If you do have client relationships, keep them in the know. Introduce them to who will be stepping in for the time being over a period of time, so the client can grow to trust them. Sometimes it can be difficult for the client to understand or trust the new person stepping in, but ensure them it is brief, but needed for you to return with no complications for them! Plus, you don’t have to completely cut all ties while on leave. Moms can always “check in” via email or phone briefly, as long as it is convenient for you!

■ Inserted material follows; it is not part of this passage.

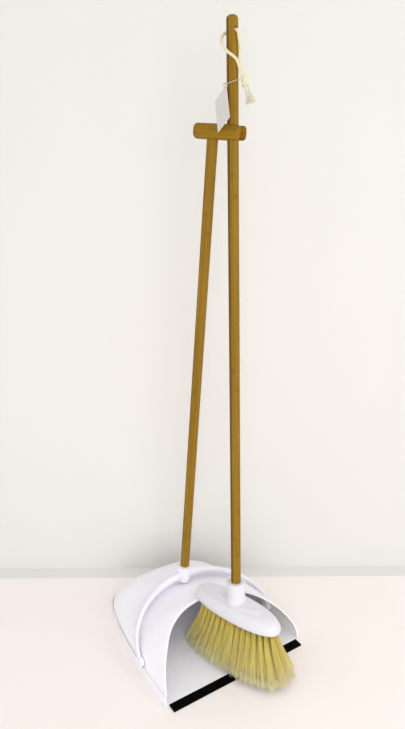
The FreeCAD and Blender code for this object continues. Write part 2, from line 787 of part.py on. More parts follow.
def tuft_sets():
    """The tufts' places on the block, in four named sets.

    A tuft is left out where the head lies over the hood's edge, and where a block screw is.
    """
    outer = oval_spots(value("outer_half_long"), value("outer_half_wide"), OUTER_TUFTS)
    middle = oval_spots(value("middle_half_long"), value("middle_half_wide"), MIDDLE_TUFTS)
    inner = [
        Vector((i - (INNER_TUFTS - 1) / 2) * value("inner_pitch"), 0, 0) for i in range(INNER_TUFTS)
    ]
    inner = [spot for spot in inner if abs(abs(spot.x) - value("block_screw_x")) > value("inner_pitch") / 2]
    sets = {
        "bristles_outer_left": [spot for spot in outer if spot.y < 0],
        "bristles_outer_right": [spot for spot in outer if spot.y > 0],
        "bristles_middle": middle,
        "bristles_inner": inner,
    }
    return {
        label: [spot for spot in spots if head_frame.multVec(spot).y < value("tuft_last")]
        for label, spots in sets.items()
    }


def build_bristles():
    """The block that holds the bristles, its four sets of tufts, and the staples that fold them."""
    blank = feature("block_blank", oval_prism(
        value("block_low"), value("block_top"), value("block_half_long"), value("block_half_wide"),
    ), head_frame)
    sets = tuft_sets()
    every_spot = [spot for spots in sets.values() for spot in spots]
    hole_radius = value("tuft_radius + tuft_clear")
    low, hole_top = value("block_low"), value("tuft_hole_top")
    drills = [
        Part.makeCylinder(hole_radius, hole_top - low + 1, spot + Vector(0, 0, low - 1))
        for spot in every_spot
    ]
    holes = [
        screw_hole(f"block_hole_{i}", "middle_screw", place)
        for i, place in enumerate(block_screws)
    ]
    tuft_holes = feature("tuft_holes", Part.makeCompound(drills), head_frame)
    node(cut("block_drilled", blank, tuft_holes, *holes), "bristle_block")
    pair = doc.addObject("Part::Compound", "block_screw_pair")
    pair.Links = [
        screw(f"block_screw_{i}", "middle_screw", place) for i, place in enumerate(block_screws)
    ]
    node(pair, "block_screws")

    root, drop = value("tuft_root"), value("tuft_drop")
    for label, spots in sets.items():
        tufts = []
        for spot in spots:
            tip = Vector(spot.x * value("flare_long"), spot.y * value("flare_wide"), -drop)
            rings = [
                Part.Wire([Part.makeCircle(radius, centre)]) for radius, centre in (
                    (value("tuft_radius"), spot + Vector(0, 0, root)),
                    (value("tuft_radius"), spot + Vector(0, 0, low - 0.5)),
                    (value("tuft_tip_radius"), tip),
                )
            ]
            tufts.append(Part.makeLoft(rings, True, True))
        node(feature(label + "_tufts", Part.makeCompound(tufts), head_frame), label)

    long, thick = value("staple_long"), value("staple_thick")
    staples = [
        Part.makeBox(
            long, thick, value("staple_high"), spot + Vector(-long / 2, -thick / 2, root + 0.1)
        )
        for spot in every_spot
    ]
    node(feature("staples", Part.makeCompound(staples), head_frame), "tuft_staples")


def build_broom_pole():
    """The broom's bamboo pole, domed at the top, with its hanging hole."""
    rod = revolved_body("broom_rod", broom_pole_frame, [
        ("0", "broom_pole_start"),
        ("pole_radius - 1", "broom_pole_start"),
        ("pole_radius", "broom_pole_start + 1"),
        ("pole_radius", "broom_pole_end"),
        ("0", "broom_pole_end"),
    ])
    top = value("broom_pole_end") - 0.01
    round_edges(rod, rod.Tip, "broom_pole_top", "pole_round", lambda box: box.ZMin > top)
    hole = primitive(
        "Part::Cylinder", "hang_hole",
        broom_pole_frame * Placement(
            Vector(0, 2 * value("pole_radius"), value("broom_pole_end - hang_hole_down")),
            Rotation(Vector(1, 0, 0), 90),
        ),
        Radius="hang_hole_radius", Height="4 * pole_radius",
    )
    drill = screw_hole("broom_pole_screw_hole", "middle_screw", broom_screw)
    node(cut("broom_pole_drilled", rod, hole, drill), "broom_pole")
    node(screw("broom_pole_screw_body", "middle_screw", broom_screw), "broom_pole_screw")


# --- tag and cord -------------------------------------------------------------------------------
def build_tag():
    """A blank card, the thread link through its corner, and the thread loop round the pole."""
    normal = Vector(*CARD_EDGE_WIDE).cross(Vector(*CARD_EDGE_LONG))
    turned = Rotation(Vector(*CARD_EDGE_WIDE), Vector(*CARD_EDGE_LONG), normal, "XZY")
    body = new_body("card", Placement(Vector(*CARD_CORNER), turned))
    sketch = new_sketch(body, "card_outline", "XY_Plane")
    polygon(sketch, [("0", "0"), ("card_wide", "0"), ("card_wide", "card_long"), ("0", "card_long")])
    pad(body, sketch, "card_thick", both_ways=True)
    punched = new_sketch(body, "card_hole", "XY_Plane")
    circle(punched, "card_hole_radius", "card_hole_inset", "card_hole_inset")
    pocket(body, punched, "4 * card_thick", both_ways=True)
    node(body, "hang_tag")

    node(primitive(
        "Part::Torus", "thread_link", Placement(Vector(*LINK_CENTRE), Rotation(Vector(1, 0, 0), 90)),
        Radius1="link_radius", Radius2="thread_radius",
    ), "tag_thread_link")
    node(primitive(
        "Part::Torus", "thread_loop",
        broom_pole_frame * Placement(
            Vector(-value("loop_shift"), 0, value("loop_level")),
            Rotation(Vector(0, 1, 0), -value("loop_tilt")),
        ),
        Radius1="loop_radius", Radius2="thread_radius",
    ), "tag_thread_loop")


def build_cord():
    """The cotton cord: two legs out of the hanging hole, one overhand knot, a frayed tassel."""
    radius = value("cord_radius")
    node(feature("cord_front", tube("cord_leg_front", CORD_LEG_FRONT, radius)), "cord_leg_front")
    node(feature("cord_rear", tube("cord_leg_rear", CORD_LEG_REAR, radius)), "cord_leg_rear")
    node(primitive(
        "Part::Ellipsoid", "knot", Placement(Vector(*KNOT_CENTRE), Rotation(Vector(0, 1, 0), -8)),
        Radius1="knot_half", Radius2="knot_radius", Radius3="knot_radius",
    ), "cord_knot")
    node(primitive(
        "Part::Cone", "tassel", frame(TASSEL_TOP, (1, 0, 0), TASSEL_HEADING),
        Radius1="tassel_top_radius", Radius2="tassel_end_radius", Height="tassel_long",
    ), "cord_tassel")


# --- build, test and write ----------------------------------------------------------------------
build_pan_body()
build_lip_seal()
build_hoop()
build_pan_pole()
build_crossbar()
build_head_shell()
build_bristles()
build_broom_pole()
build_tag()
build_cord()
doc.recompute()

for obj in doc.Objects:
    if "Invalid" in obj.State or "Error" in obj.State:
        raise RuntimeError(f"{obj.Name} ({obj.Label}) failed: {obj.State}")
for obj in nodes:
    if obj.Shape.isNull() or not obj.Shape.isValid() or not obj.Shape.Solids:
        raise RuntimeError(f"{obj.Label} has no valid solid")

os.makedirs(OUT, exist_ok=True)
for obj in nodes:
    obj.Shape.exportStep(f"{OUT}/{obj.Label}.step")
    box = obj.Shape.BoundBox
    print(
        f"{obj.Label:18s} solids {len(obj.Shape.Solids):3d}  volume {obj.Shape.Volume / 1000:9.2f} cm3"
        f"  x {box.XMin:7.1f} {box.XMax:7.1f}  y {box.YMin:7.1f} {box.YMax:7.1f}"
        f"  z {box.ZMin:7.1f} {box.ZMax:7.1f}"
    )
print(len(nodes), "sub-parts")
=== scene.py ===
# %% [markdown]
# # Dust pan and brush set
# The object is a hooded white dustpan on a hoop handle with a bamboo pole, and a soft broom
# that stands in the pan with its own bamboo pole held in a notched crossbar. Most of its
# pieces are hard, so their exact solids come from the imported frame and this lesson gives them
# their finishes. What bends or frays is built here: the bristles and the hanging cord.

# %% Load the frame
import math

import bpy
import numpy as np
from mathutils import Euler, Matrix, Vector


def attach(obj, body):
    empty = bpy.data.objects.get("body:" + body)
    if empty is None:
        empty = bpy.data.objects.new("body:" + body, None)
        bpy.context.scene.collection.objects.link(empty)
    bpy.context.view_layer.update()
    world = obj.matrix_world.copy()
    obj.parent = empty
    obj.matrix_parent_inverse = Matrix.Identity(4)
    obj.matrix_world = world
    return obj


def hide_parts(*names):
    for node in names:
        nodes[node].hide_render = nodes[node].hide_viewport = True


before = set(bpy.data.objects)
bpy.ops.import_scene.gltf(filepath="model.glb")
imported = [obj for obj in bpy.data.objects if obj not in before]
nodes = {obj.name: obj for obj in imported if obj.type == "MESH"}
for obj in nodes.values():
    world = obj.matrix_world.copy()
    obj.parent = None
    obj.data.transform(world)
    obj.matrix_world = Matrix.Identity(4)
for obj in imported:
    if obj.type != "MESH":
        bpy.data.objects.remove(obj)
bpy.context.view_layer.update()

MM = 0.001
rng = np.random.default_rng(7)

# %% [markdown]
# ## Camera
# A camera is easiest to trust when it is described the way a person would place a tripod:
# where it stands, which compass heading it faces, how far it tips down, and how much it
# rolls. Those four turn into one rotation matrix. A 28 mm lens on a 36 mm sensor is a phone's
# usual view, so close to the object the tall poles lean together a little.

# %% Camera
CAMERA_PLACE = (-0.4863, -0.6391, 0.7293)
HEADING, PITCH, ROLL = 33.23, 14.38, -0.056

lens = bpy.data.cameras.new("camera")
lens.lens, lens.sensor_width, lens.sensor_fit = 28.53, 36.0, "AUTO"
lens.clip_start, lens.clip_end = 0.01, 30.0
camera = bpy.data.objects.new("camera", lens)
bpy.context.scene.collection.objects.link(camera)
turn = Matrix.Rotation(math.radians(-HEADING), 4, "Z")
tip = Matrix.Rotation(math.radians(90 - PITCH), 4, "X")
roll = Matrix.Rotation(math.radians(ROLL), 4, "Z")
camera.matrix_world = Matrix.Translation(CAMERA_PLACE) @ turn @ tip @ roll
bpy.context.scene.camera = camera
print("camera looks along", [round(x, 3) for x in camera.matrix_world.to_3x3() @ Vector((0, 0, -1))])

# %% [markdown]
# ## Mesh helpers
# Every new piece is a set of points worked out as whole numpy arrays. A tube is a grid: one
# row of points around each place on its centre line. `tube_grid` numbers the faces of many
# such tubes at once, and closes both ends, so that no mesh has a hole in it.


# %% Mesh helpers
def tube_grid(tubes, rings, sides):
    """Faces of tubes whose points are stored [tube, ring, side]: a quad between each pair of
    neighbouring rings and sides, and one flat face over each end."""
    index = np.arange(tubes * rings * sides).reshape(tubes, rings, sides)
    after = np.roll(index, -1, axis=2)
    walls = np.stack([index[:, :-1], after[:, :-1], after[:, 1:], index[:, 1:]], axis=-1)
    return walls.reshape(-1, 4).tolist() + index[:, 0, ::-1].tolist() + index[:, -1].tolist()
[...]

The Do’s and Dont's of Maternity Leave:

Don’t:
  • Assume everyone is eager to add more tasks to their plate while you are gone – let them know this is something that they were sought out for and can only see as succeeding in
  • Stick to the plan, no matter what— be open to changes
  • Think is time to check out completely from your job — send an email or call to let the office know you’re here for questions or concerns
Do:
  • Do your diligence on maternity leave and all guidelines and procedures that need to be followed by your company
  • Be the first to tell your boss the news — assume that once one person knows, everyone will know
  • Treat maternity leave as an opportunity for growth — for both you and your team

Organizing, delegating, worrying about someone taking over your projects and the daunting return to work is a challenge for new moms. It’s not impossible but does take time management and cooperative co-workers to make everything go smoothly.